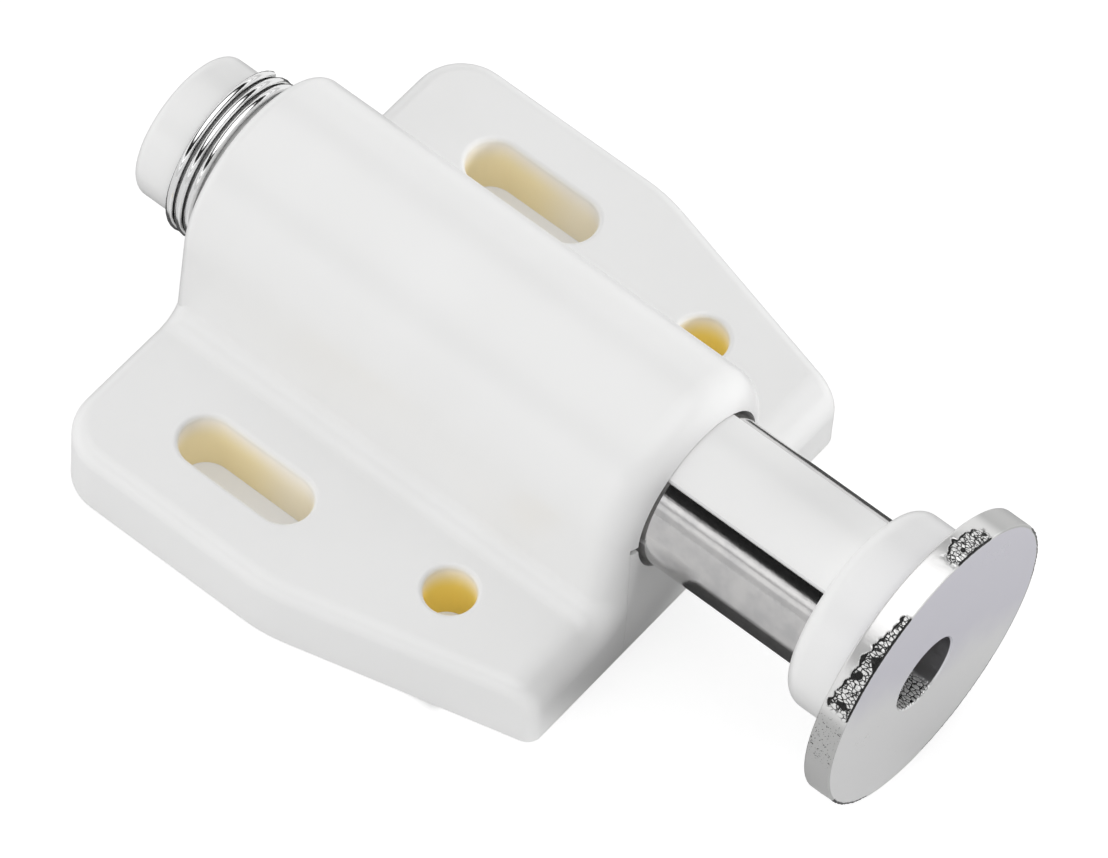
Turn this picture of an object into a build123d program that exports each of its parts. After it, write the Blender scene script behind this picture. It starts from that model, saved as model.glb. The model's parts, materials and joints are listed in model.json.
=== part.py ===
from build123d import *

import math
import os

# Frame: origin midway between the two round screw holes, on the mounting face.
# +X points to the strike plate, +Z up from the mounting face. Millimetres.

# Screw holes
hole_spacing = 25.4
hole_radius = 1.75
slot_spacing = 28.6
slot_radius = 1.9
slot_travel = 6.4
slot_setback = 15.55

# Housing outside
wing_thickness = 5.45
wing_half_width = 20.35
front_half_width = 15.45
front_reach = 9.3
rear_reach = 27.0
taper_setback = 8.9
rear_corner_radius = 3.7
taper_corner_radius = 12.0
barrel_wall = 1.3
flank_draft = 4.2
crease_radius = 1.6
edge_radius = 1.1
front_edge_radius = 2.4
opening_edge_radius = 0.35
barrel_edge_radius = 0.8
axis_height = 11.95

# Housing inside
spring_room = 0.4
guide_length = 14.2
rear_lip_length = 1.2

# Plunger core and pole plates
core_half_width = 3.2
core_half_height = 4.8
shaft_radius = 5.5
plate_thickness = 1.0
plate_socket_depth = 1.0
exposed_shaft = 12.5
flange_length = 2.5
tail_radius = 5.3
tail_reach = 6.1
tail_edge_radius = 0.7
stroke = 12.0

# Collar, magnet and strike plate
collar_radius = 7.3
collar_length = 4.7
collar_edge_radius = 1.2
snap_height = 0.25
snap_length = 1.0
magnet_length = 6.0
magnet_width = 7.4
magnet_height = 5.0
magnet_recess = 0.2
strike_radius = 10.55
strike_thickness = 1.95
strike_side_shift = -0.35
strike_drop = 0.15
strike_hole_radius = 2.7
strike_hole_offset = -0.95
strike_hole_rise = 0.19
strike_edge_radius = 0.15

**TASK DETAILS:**
Copy every line verbatim.

**TASK ANSWER:**
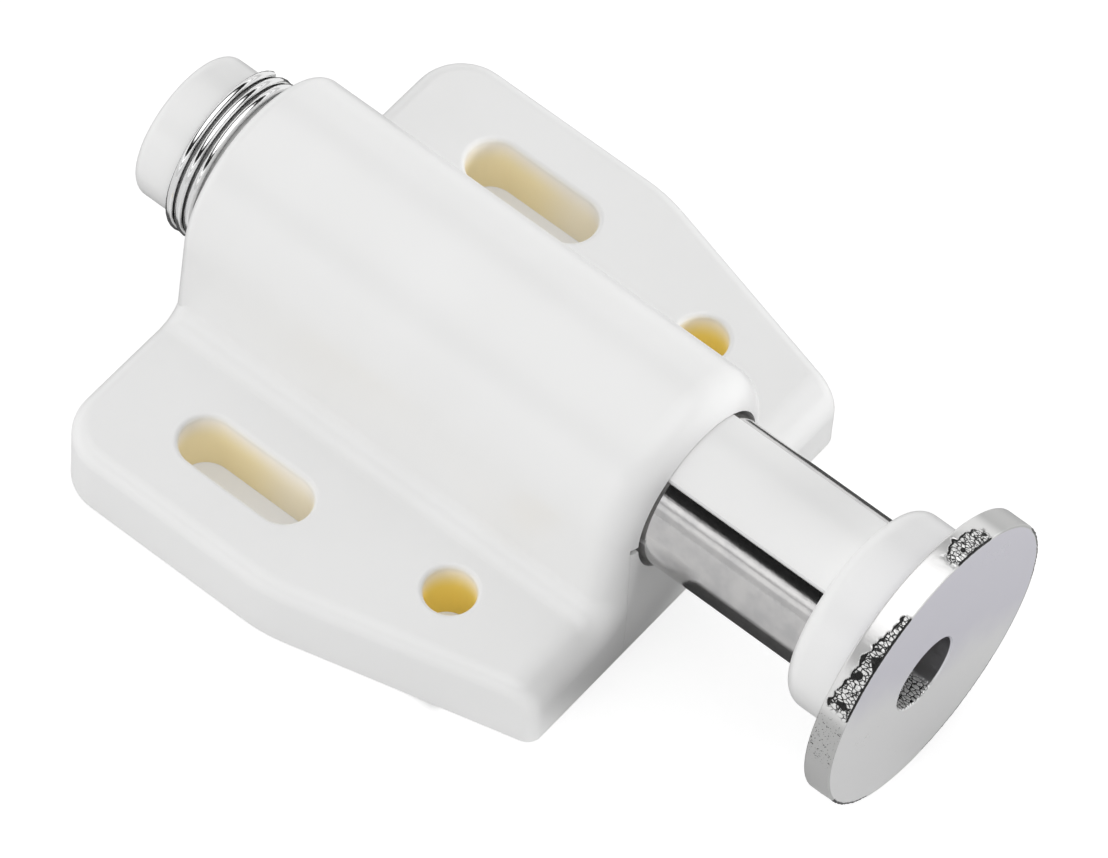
Turn this picture of an object into a build123d program that exports each of its parts. After it, write the Blender scene script behind this picture. It starts from that model, saved as model.glb. The model's parts, materials and joints are listed in model.json.
=== part.py ===
from build123d import *

import math
import os

# Frame: origin midway between the two round screw holes, on the mounting face.
# +X points to the strike plate, +Z up from the mounting face. Millimetres.

# Screw holes
hole_spacing = 25.4
hole_radius = 1.75
slot_spacing = 28.6
slot_radius = 1.9
slot_travel = 6.4
slot_setback = 15.55

# Housing outside
wing_thickness = 5.45
wing_half_width = 20.35
front_half_width = 15.45
front_reach = 9.3
rear_reach = 27.0
taper_setback = 8.9
rear_corner_radius = 3.7
taper_corner_radius = 12.0
barrel_wall = 1.3
flank_draft = 4.2
crease_radius = 1.6
edge_radius = 1.1
front_edge_radius = 2.4
opening_edge_radius = 0.35
barrel_edge_radius = 0.8
axis_height = 11.95

# Housing inside
spring_room = 0.4
guide_length = 14.2
rear_lip_length = 1.2

# Plunger core and pole plates
core_half_width = 3.2
core_half_height = 4.8
shaft_radius = 5.5
plate_thickness = 1.0
plate_socket_depth = 1.0
exposed_shaft = 12.5
flange_length = 2.5
tail_radius = 5.3
tail_reach = 6.1
tail_edge_radius = 0.7
stroke = 12.0

# Collar, magnet and strike plate
collar_radius = 7.3
collar_length = 4.7
collar_edge_radius = 1.2
snap_height = 0.25
snap_length = 1.0
magnet_length = 6.0
magnet_width = 7.4
magnet_height = 5.0
magnet_recess = 0.2
strike_radius = 10.55
strike_thickness = 1.95
strike_side_shift = -0.35
strike_drop = 0.15
strike_hole_radius = 2.7
strike_hole_offset = -0.95
strike_hole_rise = 0.19
strike_edge_radius = 0.15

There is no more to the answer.